The film is very different to your previous work.
Yes, exactly. Belleville Rendezvous went extremely well and a lot of people came to me and said: ‘Oh, are you going to make another one like this, this was really nice’, but I didn’t want to do that. I wanted to do something completely different. And here was the challenge, because this script wasn’t made for animation, it was made for live action, but I was convinced that it could work. I read the script when I was on the train to Cannes. The film is a voyage also, and I felt that it had something to do with the gentle balance of the train. I think I needed Jacques Tati to help me be a bit simpler in the way I use the camera and things like this. But that said, it was amazingly difficult, because nothing is more complicated than trying to do things very simply, and to make them look simple.
Was it also a challenge, or rather an attraction, for you to do something in 2D at a time when everything is going 3D?
Yes, but this was also a problem for us, because most of the really good animators are into 3D at the moment. And a 2D animator needs to know so many more things than 3D animators, because 3D basically means you have puppets without the strings, it’s a virtual world, so you have to be good in volumes and sketches and make them move. But a 2D animator is someone who can draw ‘classically’, who can draw fast, and someone who knows anatomy. You need to know the motion of animals and humans to make it work, and you need to know how to act as well.
How do you think children see your films?

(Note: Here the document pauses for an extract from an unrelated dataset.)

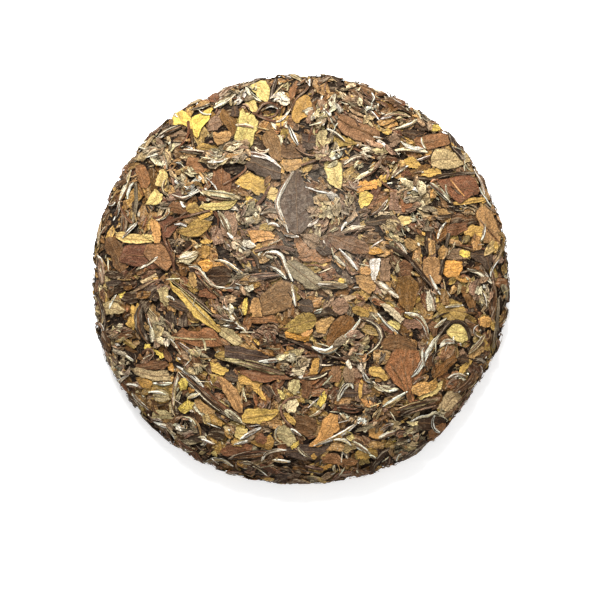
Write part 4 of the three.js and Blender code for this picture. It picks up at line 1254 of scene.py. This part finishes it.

I’ve never aimed my films at children as the main audience. I think you restrict yourself when you do that. But on the other hand, I was very surprised that a lot of kids actually watched Belleville Rendezvous, and they all loved it. My own daughter, for example, was never forced to watch the film. She actually has a lot of Pixar movies at home. But one day she saw the DVD and asked if she could watch it and she loved it too. For kids, I think, it’s all real… A lot of people are still fascinated when they see animation. It’s magic.